At this point, six takes in, you have a good idea what happened to what Loser and when so I will just go speed round with this.
When Georgie encounters IT he is feeling guilty for losing the boat his brother made for him. He does not literally believe Bill will kill him for losing it in the sewers but he does feel badly about letting it happen.
Mike has survivor’s guilt from living through the fire that took his parents. This one is screamingly obvious given that it is also the form of Mike’s IT encounter.
Ben feels shame about being friendless in his new home, a shame that is sparked by the librarian’s well-intentioned but kind of thoughtless redirect that he should be out with friends to which she cannot help but add, “Don’t you have any friends?”
Stan feels guilty about his ambivalence regarding his faith and shame for failing, yet again, to do the work he should have for Hebrew/Torah practice.
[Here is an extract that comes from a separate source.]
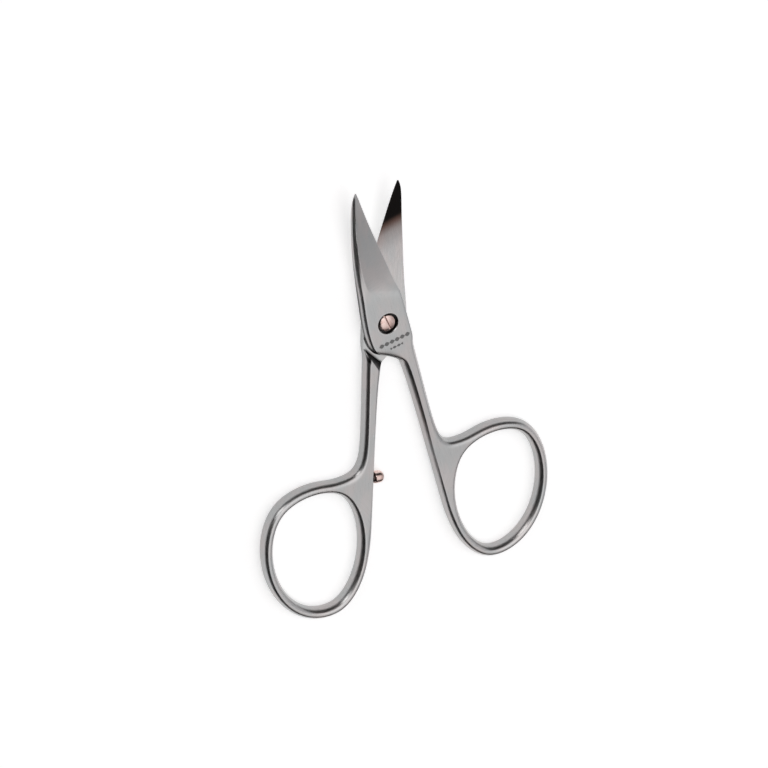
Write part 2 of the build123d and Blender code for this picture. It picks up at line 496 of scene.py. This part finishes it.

Eddie feels guilty about lying to his mom and engaging in activities he knows she disapproves and would cause her incredible worry.
Bev feels shame about the development of her body and how it makes her dad treat her. She may also feel guilt about the thoughts or actions it inspires in her father, a not all-together unusual emotion for survivors of childhood sexual abuse.
Bill feels guilt over the disappearance of Georgie as he was the one who made the boat and sent him off on his own. He also feels guilty about possibly becoming like his parents and the town at large and “forgetting” Georgie.
Richie, silly id monster that he is, seems to be the only one who is not carrying around much by way of guilt and shame. It is perhaps not surprising then that he is the last to encounter it and only does so for the first when he arrives at house at Niebolt, the above ground portion of IT’s living space. Patrick, similarly, seems free of guilt or shame and only suffers his fate when he cockily strolls into IT’s lair.
Therefore, it is fear that fills up IT’s belly but it seems that the monster selects his targets not by their capacity to fear but by a state of guilt and/or shame they are in before him attack.